Dai tedeschi un altro «nein» a Draghi

Lautenschlaeger (Bundesbank): «Nessun beneficio dall'acquisto di titoli di Stato, solo costi aggiuntivi»

Sarà il petrolio il vero convitato di pietra della riunione di giovedì prossimo della Bce. Il recente crollo delle quotazioni, scese venerdì a poco più di 66 dollari il barile dopo la decisione dell'Opec di non tagliare la produzione, avrà un potere di congelamento dei prezzi tale da trascinare l'Eurozona, entro breve, nella deflazione. Paradossalmente, il greggio in picchiata è dunque il miglior alleato di Mario Draghi, costituendo una robusta stampella a sostegno dell'urgenza di varare in fretta il quantitative easing in salsa europea.

Da quando, nell'agosto scorso a Jackson Hole, ha deciso di aprire all'acquisto di bond sovrani, il presidente dell'Eurotower ha cominciato a contare amici e nemici nel board. Ma quella «maggioranza confortevole» (locuzione usata dallo stesso Draghi) che in settembre aveva permesso di approvare l'acquisto di Abs, potrebbe anche sgretolarsi al momento di mettere ai voti l'adozione del Qe. Il fuoco di sbarramento tedesco nei confronti di misure giudicate estreme si è intensificato nell'ultimo mese, quasi a segnalare una resa dei conti imminente. Così, le parole pronunciate ieri da Sabine Lautenschlaeger, l'unica donna che fa parte del direttivo, suonano solo come una leggera variazione sul tema orchestrato dal capo della Bundesbank, Jens Weidmann: «Una stima dei costi e benefici, delle opportunità e dei rischi di un ampio programma di acquisti non dà un esito positivo al momento». Un altro nein , secco e chiaro. E anche il presidente dell'Eurogruppo, Jeroen Dijsselbloem, sembra prendere le distanze dal bazooka : «La politica monetaria in molte regioni europee sta perdendo efficacia, e il rischio di una bolla può minacciare la ripresa economica».
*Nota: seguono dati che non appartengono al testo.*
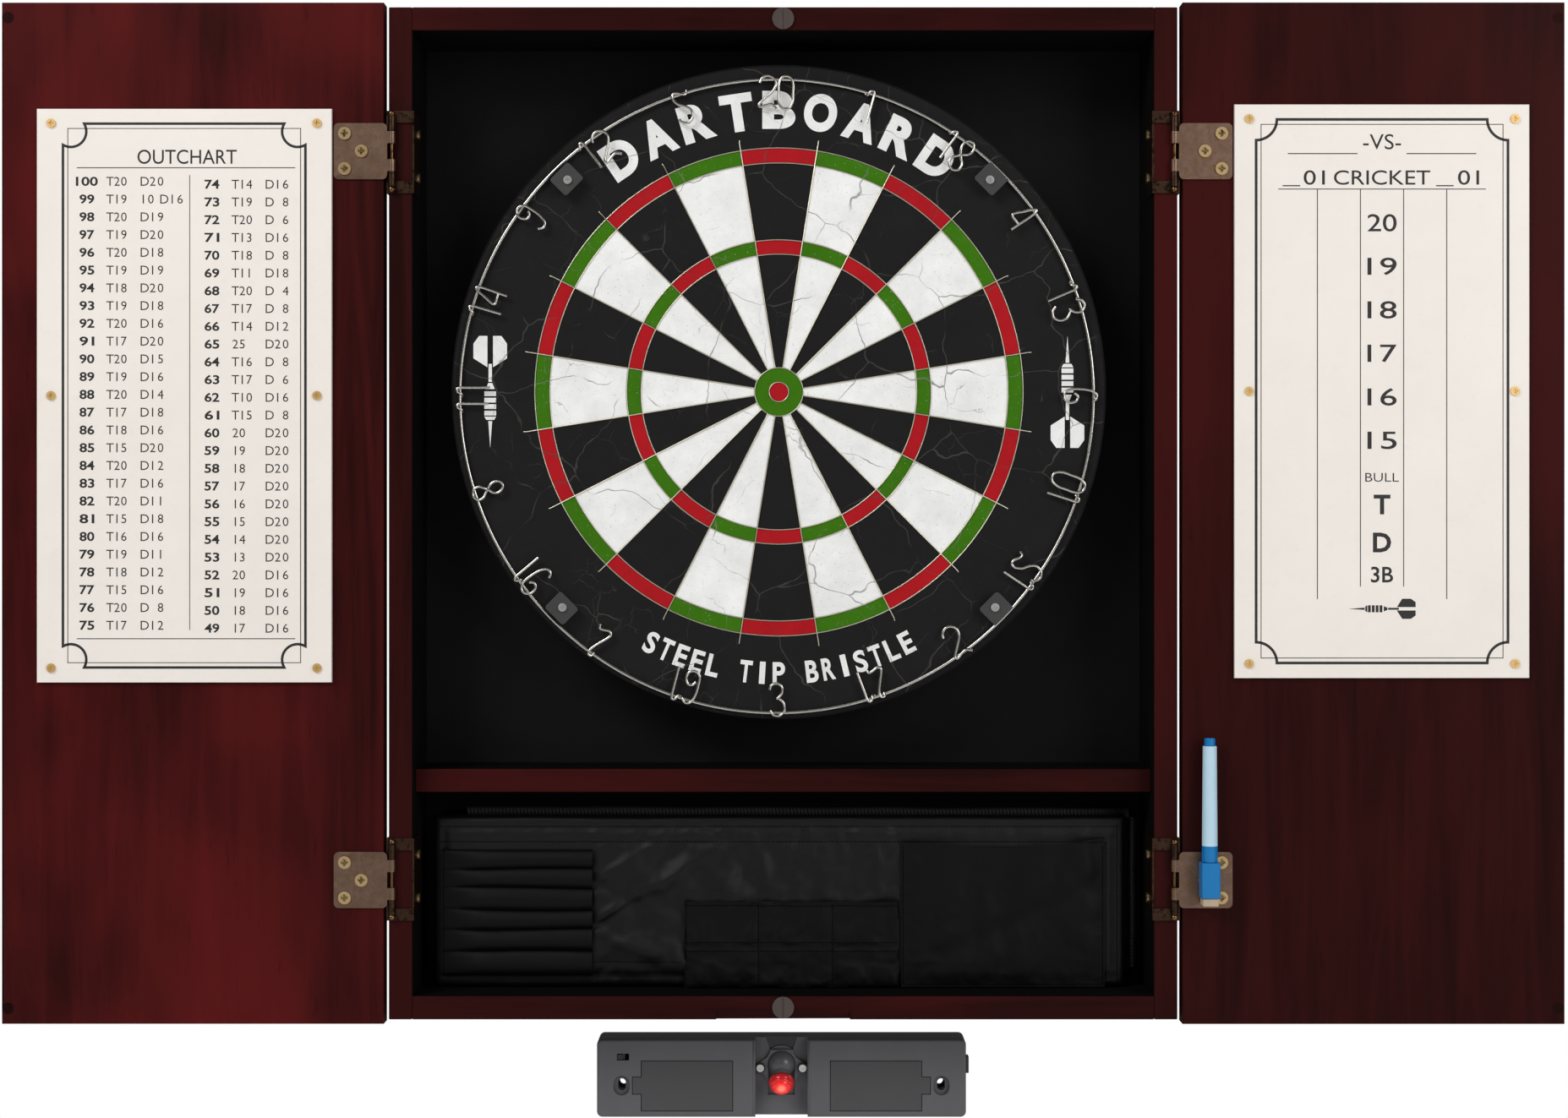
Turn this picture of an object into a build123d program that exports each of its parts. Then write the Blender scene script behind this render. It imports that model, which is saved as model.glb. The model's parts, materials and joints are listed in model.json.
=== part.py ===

«Draghi ha bisogno di sostegno nell'Eurozona sul quantitative easing», ha affermato ieri il Financial Times in un editoriale, aggiungendo che «gli scettici ortodossi guidati dalla Germania dovrebbero dare il proprio supporto al presidente della Bce». Difficile che accada. L'intenzione di coagulare il maggior consenso possibile attorno allo shopping di titoli di Stato (e non solo) potrebbe quindi indurre Draghi a chiudere la riunione di giovedì con un nulla di fatto, ma offrendo magari qualche indicazione in più sui perimetri del possibile intervento. Del resto, il tempo per allargare la ragnatela delle alleanze non gli manca: il vertice dell'istituto tornerà a sedersi attorno allo stesso tavolo solo il 22 gennaio, e non all'inizio del mese come da tradizione, per effetto del nuovo calendario che fissa le riunioni ogni sei settimane. Ciò permetterà, tra l'altro, all'ex governatore di Bankitalia di verificare con maggiore precisione quale impatto economico hanno avuto le ultime misure implementate (Tltro alle banche e Abs).

Ma, soprattutto, in assenza di una ripresa sostenuta delle quotazioni del petrolio, Eurolandia sarà ufficialmente scivolata in deflazione: a quel punto, la Buba - che ha sempre considerato transitorio il fenomeno deflazionistico - finirebbe spalle al muro. E Draghi potrebbe chiudere la partita.